Gruplar arasındaki karşılaştırmada;

-alkol-madde kullanımının intihar grubunda daha fazla görülmesi,

-alkol-madde kullanımının erkeklerde daha sık gözlenmesi,

-kişilik bozukluğunun varlığında alkol-madde kullanımının artması,

-kişilik bozukluğunun varlığında alkol ve madde kullanımı süresinin artması,

-kronik fiziksel hastalıkların,

-psikososyal stresör etkenlerin,

-intihar düşüncelerinin,

-sağlık güvencesinin yetersizliğinin,

-son 5 yıl içinde göç olayının,

-hastaneden çıkışta belirtilen iyileşme düzeyinin daha düşük olmasının,

-yatış dosyalarında intihar uyarı notu varlığının

intihar grubunda daha fazla görülmesi,

-ekonomik sorunların daha çok erkeklerde söz konusu olması,

anlamlı bulundu ve bu sonuç ülkemiz dışında yapılan araştırma sonuçlarıyla uyuşmaktaydı.
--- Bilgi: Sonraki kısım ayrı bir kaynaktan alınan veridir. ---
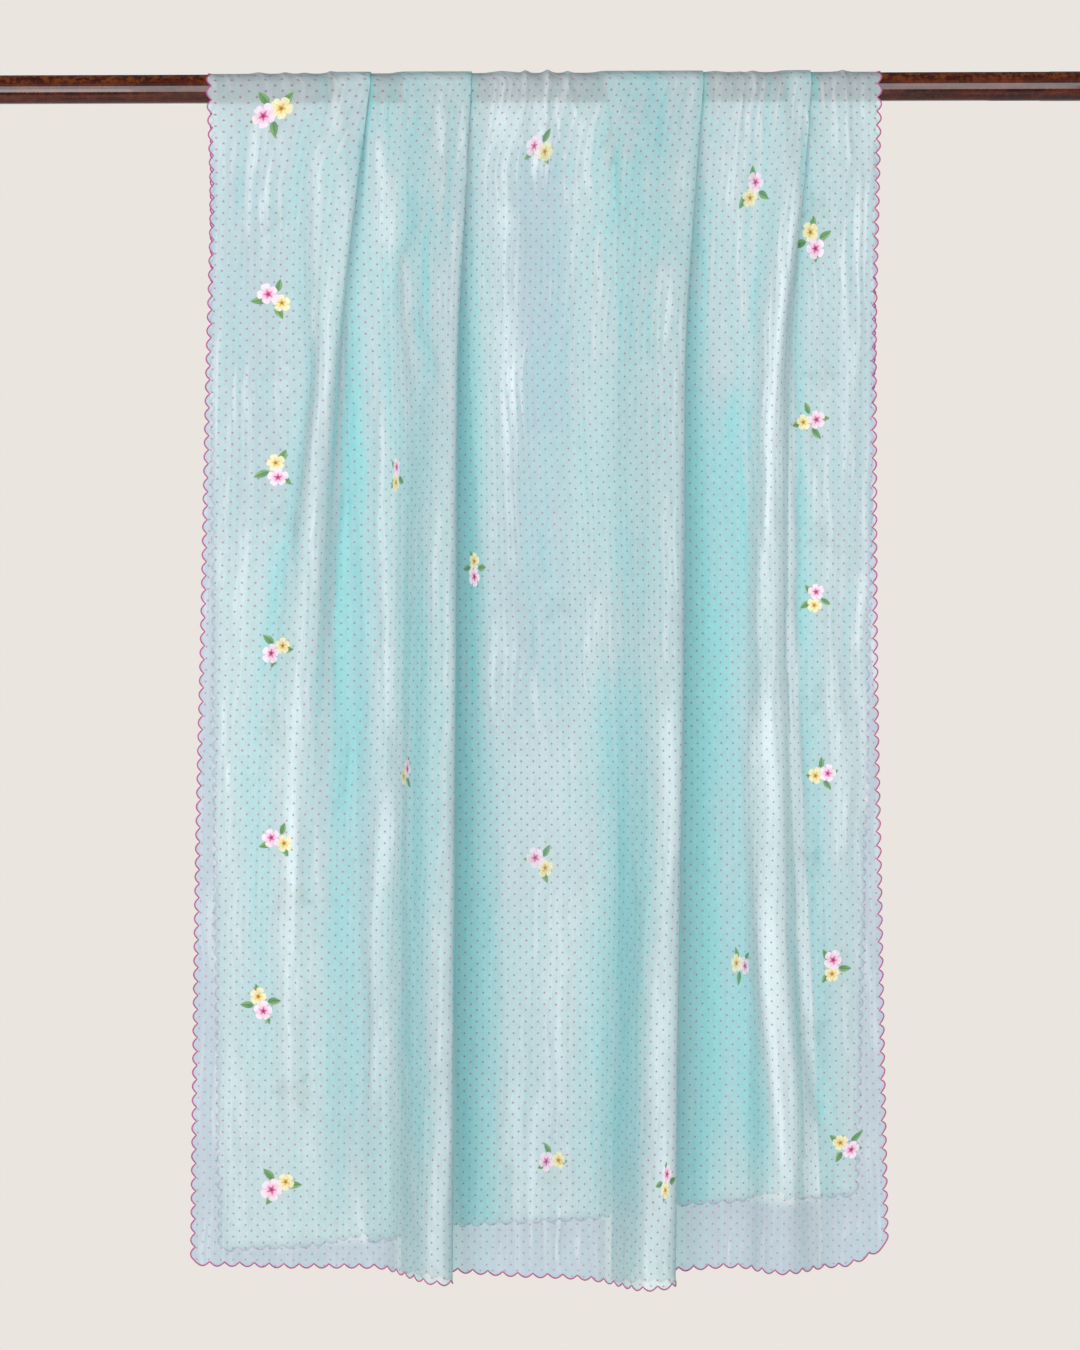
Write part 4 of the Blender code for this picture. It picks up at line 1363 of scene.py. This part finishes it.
def make_paint():
    nodes = new_material("sprig_paint")
    tinted = nodes.add("Attribute", attribute_name=PAINT).outputs
    strokes = nodes.remap(nodes.noise(nodes.solid_place(), *STROKE_NOISE), *STROKE_RANGE)
    colour = nodes.shaded(tinted["Color"], strokes)
    bump = nodes.bump(strokes, *STROKE_BUMP)
    surface = nodes.principled(colour, PAINT_ROUGHNESS, {"Normal": bump})
    seen_through = nodes.add("BsdfTranslucent", {"Color": colour}).outputs[0]
    painted = nodes.mix(PAINT_TRANSLUCENT, surface, seen_through)
    bare = nodes.add("BsdfTransparent").outputs[0]
    return nodes.finish(nodes.mix(nodes.times(tinted["Alpha"], PAINT_OPACITY), bare, painted))


def make_lacquer():
    nodes = new_material("dark_lacquer")
    place = nodes.solid_place()
    long = nodes.stretched(place, WOOD_STRETCH)
    mottle = nodes.remap(nodes.noise(place, *MOTTLE_NOISE), *MOTTLE_RANGE)
    grain = nodes.remap(nodes.noise(long, *GRAIN_NOISE), *GRAIN_RANGE)
    wood = nodes.blend(grain, WOOD_DARK, WOOD_LIGHT)
    level = nodes.add("SeparateXYZ", {"Vector": place}).outputs["Z"]
    spots = nodes.times(mottle, nodes.remap(level, *SPOT_RANGE))
    colour = nodes.blend(spots, wood, WOOD_SPOTS)
    rough = nodes.remap(grain, *WOOD_ROUGHNESS_RANGE)
    bump = nodes.bump(grain, *WOOD_BUMP)
    coat = {"Coat Weight": 1.0, "Coat Roughness": LACQUER_ROUGHNESS, "Coat IOR": LACQUER_IOR}
    more = {"Specular IOR Level": 0.0, "Normal": bump, **coat}
    return nodes.finish(nodes.principled(colour, rough, more))


FLOOR_RADIUS, FLOOR_Z, FLOOR_STEPS = 2.4, -2.1, 96
FLOOR_DARK, FLOOR_LIGHT = (0.86, 0.83, 0.79, 1), (0.89, 0.86, 0.82, 1)
FLOOR_NOISE, FLOOR_ROUGHNESS = (3.0, 2.0, 0.5), 0.8
BACKGROUND = (0.823, 0.783, 0.737, 1)
ROOM = (0.81, 0.82, 0.83, 1)
# The room's light on the object is strongest near the horizon and dims toward straight up and down
SKY_LEVELS = (0.84, 0.2)
SKY_DIMS = (0.25, 0.8)  # sines of the heights between which it dims
MOST_LAYERS = 32  # of see-through cloth on one line of sight
# Lights: name, place, what it faces, width and height, watts
LIGHTS = (
    ("window", (-0.2, -2.7, -0.15), (0.0, 0.0, -0.25), (2.8, 2.1), 86.0),
    ("side", (-1.3, -2.4, -0.7), (0.0, 0.0, -0.6), (1.0, 1.4), 14.0),
    ("rear", (-0.4, 2.7, -0.2), (0.0, 0.0, -0.6), (3.0, 2.6), 30.0),
)


def make_floor():
    nodes = new_material("pale_floor")
    colour = nodes.blend(nodes.noise(nodes.solid_place(), *FLOOR_NOISE), FLOOR_DARK, FLOOR_LIGHT)
    floor = nodes.finish(nodes.principled(colour, FLOOR_ROUGHNESS))
    angles = [2 * math.pi * i / FLOOR_STEPS for i in range(FLOOR_STEPS)]
    ring = [(*polar(FLOOR_RADIUS, angle), FLOOR_Z) for angle in angles]
    mesh = bpy.data.meshes.new("floor")
    mesh.from_pydata(ring, [], [tuple(range(FLOOR_STEPS))])
    mesh.materials.append(floor)
    obj = link("floor", mesh)


def make_light(name, place, target, size, power):
    light = bpy.data.lights.new(name, "AREA")
    light.shape = "RECTANGLE"
    light.size, light.size_y = size
    light.energy = power
    obj = link(name, light)
    obj.location = place
    obj.rotation_euler = (Vector(target) - Vector(place)).to_track_quat("-Z", "Y").to_euler()


def make_studio():
    """Lights, and a world that shows the camera a plain background."""
    nodes = Nodes(bpy.data.worlds.new("studio"), "OutputWorld")
    shown = nodes.add("Background", {"Color": BACKGROUND}).outputs[0]
    direction = nodes.add("TexCoord").outputs["Generated"]
    steep = nodes.math("ABSOLUTE", nodes.add("SeparateXYZ", {0: direction}).outputs["Z"])
    names = ("From Min", "From Max", "To Min", "To Max")
    dimming = dict(zip(names, (*SKY_DIMS, *SKY_LEVELS)))
    level = nodes.add("MapRange", {"Value": steep, **dimming}).outputs[0]
    room = nodes.add("Background", {"Color": ROOM, "Strength": level}).outputs[0]
    seen = nodes.add("LightPath").outputs["Is Camera Ray"]
    scene = bpy.context.scene
    scene.world = nodes.finish(nodes.mix(seen, room, shown))
    scene.view_settings.view_transform = "Standard"
    scene.cycles.transparent_max_bounces = MOST_LAYERS
    for light in LIGHTS:
        make_light(*light)


VIEW_DISTANCE = 2.6
VIEW_Z = -0.6075
VIEW_HEIGHT = 1.39725  # of the frame at the rod's axis, 1350 pixels of 1.035 mm
VIEW_ROLL = 0.2  # degrees


def make_camera():
    camera = bpy.data.cameras.new("camera")
    camera.lens = camera.sensor_width * VIEW_DISTANCE / VIEW_HEIGHT
    obj = link("camera", camera)
    obj.location = (0, -VIEW_DISTANCE, VIEW_Z)
    obj.rotation_euler = (math.radians(90), math.radians(VIEW_ROLL), 0)
    bpy.context.scene.camera = obj


def piece(obj, slot, *nodes):
    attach(obj, "root")
    if nodes:
        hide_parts(*nodes)


def main():
    make_camera()
    make_studio()
    make_floor()
    chiffon = make_chiffon()
    thread = make_thread_material()
    front_tables = (FRONT_FOLDS, FRONT_SIDES, FRONT_HEM, FRONT_SHADES, FRONT_CREASES)
    front = Drape(*front_tables, outward=-1, wave_phase=0.0, seed=5)
    back_tables = (BACK_FOLDS, BACK_SIDES, BACK_HEM, (), BACK_CREASES)
    back = Drape(*back_tables, outward=1, wave_phase=1.7, seed=8)
    front_lone = functools.partial(uncovered, front, back, THIN_STRETCHES)
    back_lone = functools.partial(uncovered, back, front, ())
    front_cloth, front_edge, front_face = make_fall("front_cloth", front, chiffon, front_lone)
    back_cloth, back_edge, back_face = make_fall("back_cloth", back, chiffon, back_lone)
    top_cloth, top_edges = make_top("top_cloth", front, back, chiffon, front_lone)
    piece(front_cloth, "chiffon", "front_fall")
    piece(back_cloth, "chiffon", "back_fall")
    piece(top_cloth, "chiffon", "top_fold")
    edges = {"front_edging": [front_edge], "back_edging": [back_edge], "top_edging": top_edges}
    for name, lines in edges.items():
        edging = make_thread(name, lines, thread)
        piece(edging, "edge_thread")
    paint = make_paint()
    front_sprigs = make_sprigs("front_sprigs", front_face, FRONT_SPRIGS, paint, seed=11)
    back_sprigs = make_sprigs("back_sprigs", back_face, BACK_SPRIGS, paint, seed=23)
    piece(front_sprigs, "sprig_paint")
    piece(back_sprigs, "sprig_paint")
    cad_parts["rod"].material_slots[0].material = make_lacquer()


main()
Diğer taraftan intihar eden grubun kendi içinde yapılan değerlendirmede intihar edenlerin daha çok erkek olduğu, en sık görülen intihar yöntemlerinin ası ve yüksekten atlama  daha sonra sırasıyla ateşli silah kullanma,suya atlama,yüksek doz ilaç kullanma şeklinde görüldüğü,intihar yöntemlerinin cinsiyetle ilişkisinde erkeklerin ateşli silah,kesici alet kullanma,kendini yakma gibi öldürücü ve şiddet içeren yöntemleri kadınlara göre daha çok tercih ettikleri, intiharların yaz ve ilkbahar aylarında sonbahar ve kış aylarına oranla belirgin şekilde artış gösterdiği ve daha önce intihar girişimi varlığının ciddi bir risk faktörü olduğu saptandı.
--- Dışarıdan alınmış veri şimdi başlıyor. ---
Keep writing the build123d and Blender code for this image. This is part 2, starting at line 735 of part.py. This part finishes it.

Hastaların prognozları ile ilgili yapılan çalışmaların ülkemizde yeteri kadar olmadığı bilinen bir gerçektir. Yaptığımız bu çalışma hastaların tedavisinde yapılacak bazı değişikliklerin (örneğin sağlık güvencesinin yaygınlaştırılması,tedavi için kullanılan ilaç dozlarının yeterli olması konusunda özen gösterilmesi, gerektiğinde elektrokonvülziv terapi (ECT) yapmaktan kaçınılmaması ve hastaların hastaneden çıkışlarında gerekirse yönetmelik değişikliği yapılarak hastaların isteği rağmına hastanede kalış sürelerinin tedavi ekibi tarafından uzatılabilmesi gibi…) intihar oranında düşüş yapabileceği izlenimi vermektedir. Bu tür araştırmaların hastalarımıza sunacağımız hizmetin kalitesini arttıracağı kanısındayım.